FPGA-QHAR: Throughput-Optimized for Quantized Human Action Recognition on The Edge

Abstract

Accelerating Human Action Recognition (HAR) efficiently for real-time surveillance and robotic systems on edge chips remains a challenging research field, given its high computational and memory requirements. This paper proposed an integrated end-to-end HAR scalable HW/SW accelerator co-design based on an enhanced 8-bit quantized Two-Stream SimpleNet-PyTorch CNN architecture. Our network accelerator was trained on UCF101 and UCF24 datasets and implemented on edge SoC-FPGA. Our development uses partially streaming dataflow architecture to achieve higher throughput versus network design and resource utilization trade-off.

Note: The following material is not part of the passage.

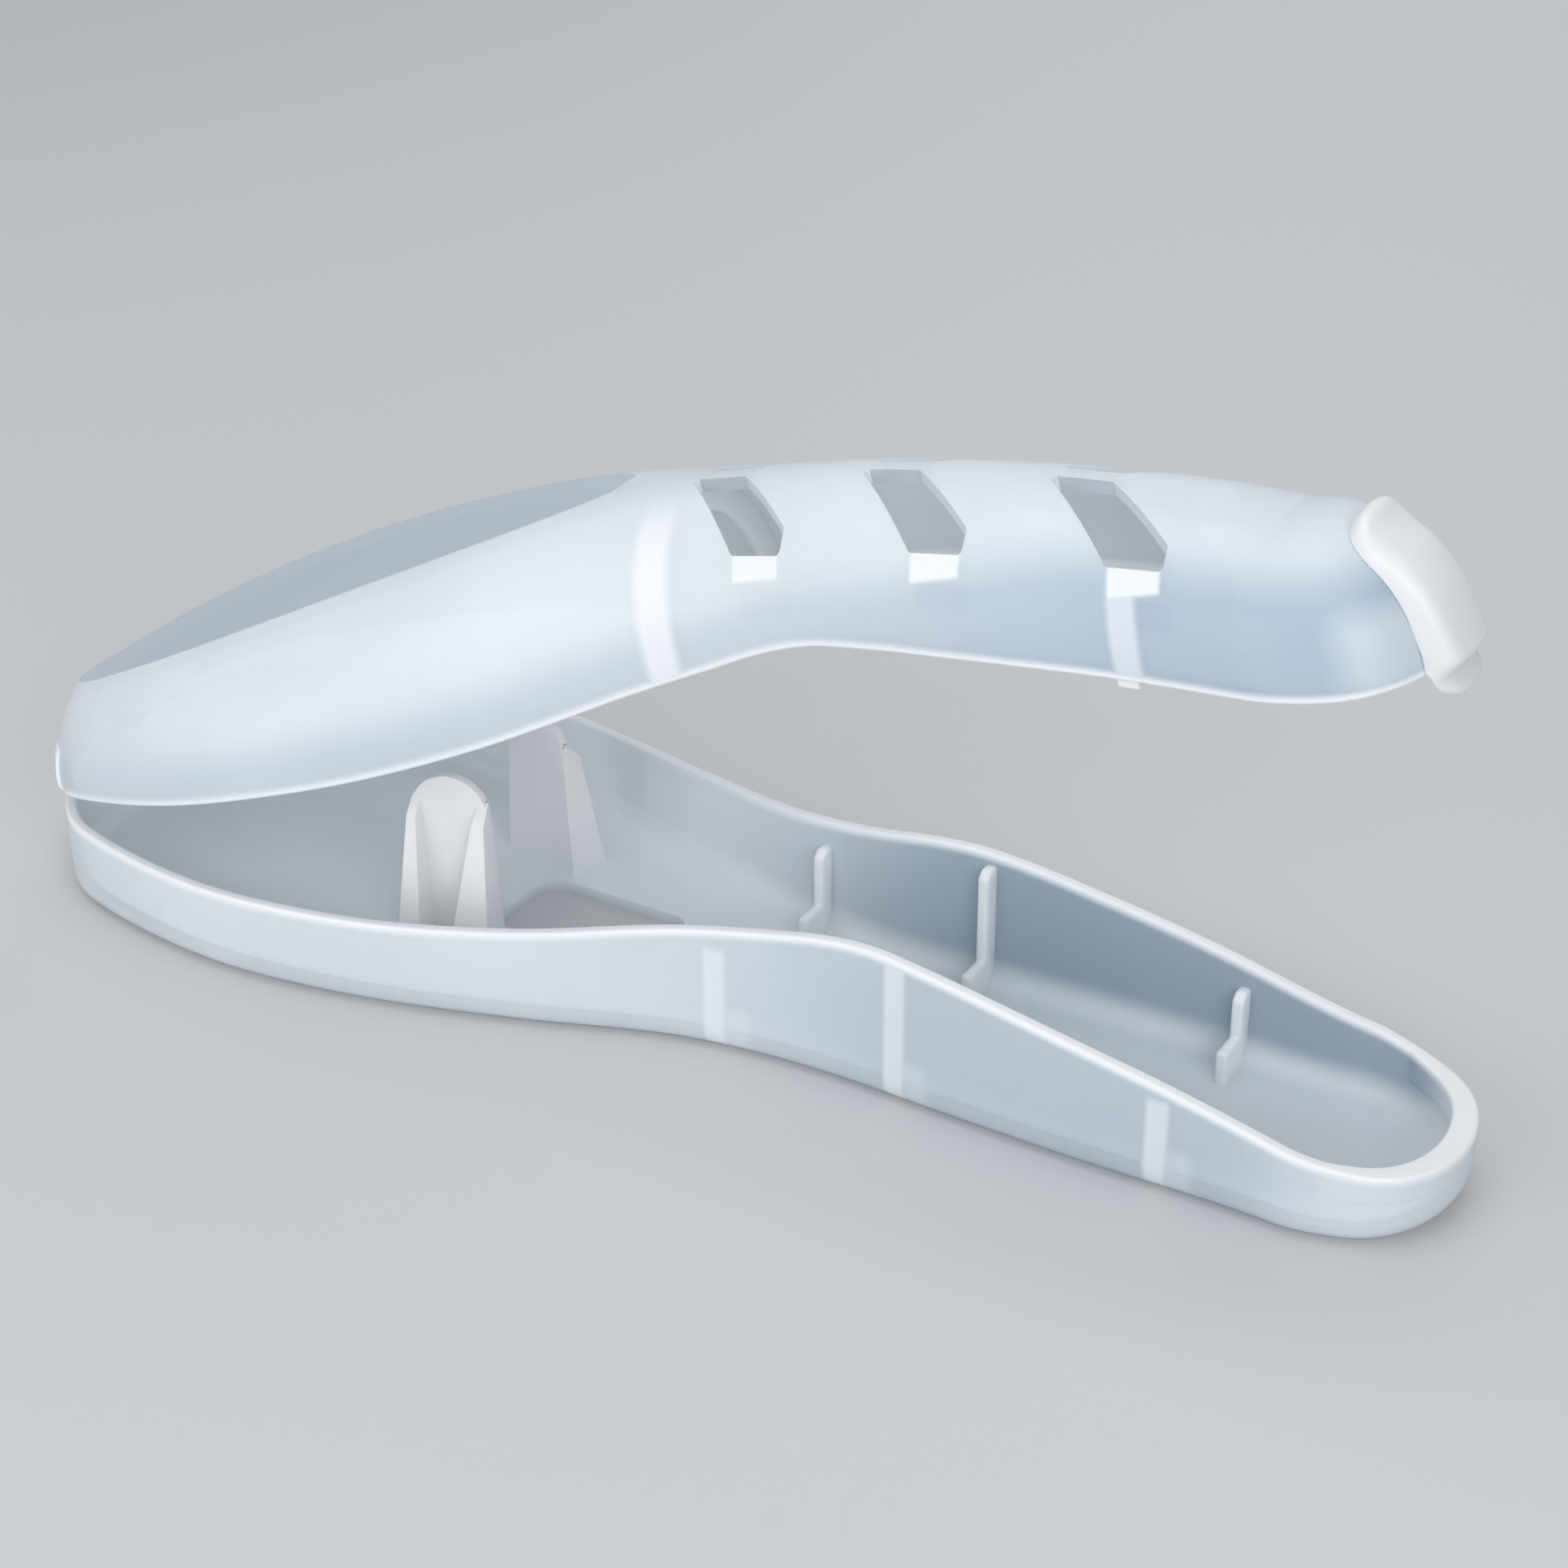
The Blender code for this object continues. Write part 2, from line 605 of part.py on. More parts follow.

We also fused all convolutional, batch-norm, and ReLU operations into a single homogeneous layer and utilized the Lucas-Kanade motion flow method to enable a high parallelism accelerator design and optimized on-chip engine computing.Furthermore, our proposed methodology achieved nearly 81% prediction accuracy with an approximately 24 FPS real-time inference throughput at 187MHz on ZCU104, which is 1.7x - 1.9x higher than the prior research. Lastly, the designed framework was benchmarked against several hardware chips for higher throughput and performance measurements and is now available as an open-source project on GitHub for training and implementation on edge platforms.